STATED GOAL:
Each line below should be quoted exactly, please.

++++ GIVEN DATA ++++

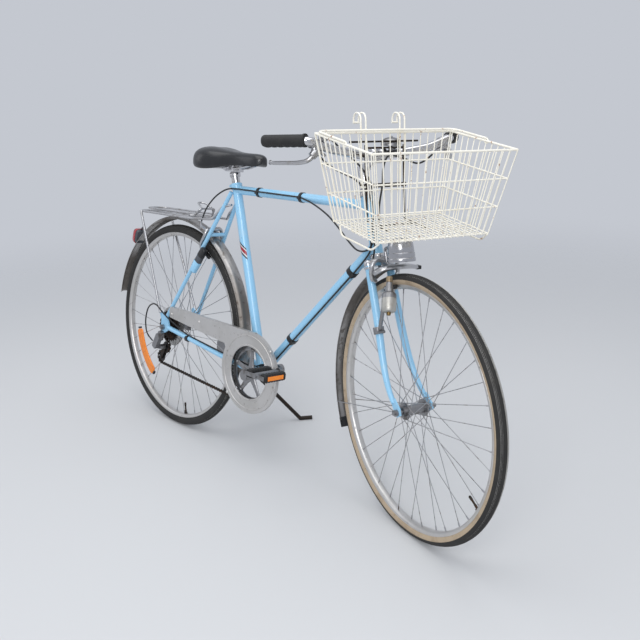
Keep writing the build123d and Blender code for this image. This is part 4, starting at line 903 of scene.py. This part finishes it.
# Valves
for prefix, axle, rim_outer, steered, angle in (("front", FRONT_AXLE, 315, True, -31),
                                                ("rear", REAR_AXLE, 317, False, -79)):
    valve = Shape(steered)
    foot = around(axle, rim_outer - 12, angle)
    valve.lathe([(3.2, -2), (3.2, 12), (2.7, 14), (2.7, 26), (3.4, 27), (3.4, 36), (2, 38), (0.1, 38.4)],
                foot, -ray(angle), 14)
    valve.lathe([(3.3, 0.4), (6, 0.6), (6, 3.4), (3.3, 3.6)], foot, -ray(angle), 6)
    valve.make(prefix + "_valve", prefix + "_wheel", [dark_steel], "dark_steel", angle=35)

# Basket: shares across its depth, width and height
BASKET_WAY = ray(-8.3)
BASKET_TOP, BASKET_LOW = vec(912, 0, 1015), vec(930, 0, 806)


def basket_point(depth, width, rise):
    top = BASKET_TOP + BASKET_WAY * 253 * depth + LEFT * 198 * width
    low = BASKET_LOW + BASKET_WAY * 192 * depth + LEFT * 155.5 * width
    return low + (top - low) * rise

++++

THE ANSWER:
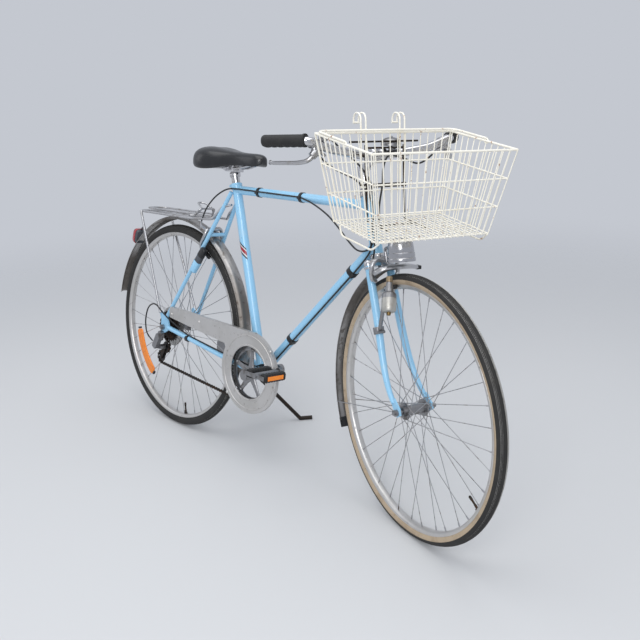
Keep writing the build123d and Blender code for this image. This is part 4, starting at line 903 of scene.py. This part finishes it.
# Valves
for prefix, axle, rim_outer, steered, angle in (("front", FRONT_AXLE, 315, True, -31),
                                                ("rear", REAR_AXLE, 317, False, -79)):
    valve = Shape(steered)
    foot = around(axle, rim_outer - 12, angle)
    valve.lathe([(3.2, -2), (3.2, 12), (2.7, 14), (2.7, 26), (3.4, 27), (3.4, 36), (2, 38), (0.1, 38.4)],
                foot, -ray(angle), 14)
    valve.lathe([(3.3, 0.4), (6, 0.6), (6, 3.4), (3.3, 3.6)], foot, -ray(angle), 6)
    valve.make(prefix + "_valve", prefix + "_wheel", [dark_steel], "dark_steel", angle=35)

# Basket: shares across its depth, width and height
BASKET_WAY = ray(-8.3)
BASKET_TOP, BASKET_LOW = vec(912, 0, 1015), vec(930, 0, 806)


def basket_point(depth, width, rise):
    top = BASKET_TOP + BASKET_WAY * 253 * depth + LEFT * 198 * width
    low = BASKET_LOW + BASKET_WAY * 192 * depth + LEFT * 155.5 * width
    return low + (top - low) * rise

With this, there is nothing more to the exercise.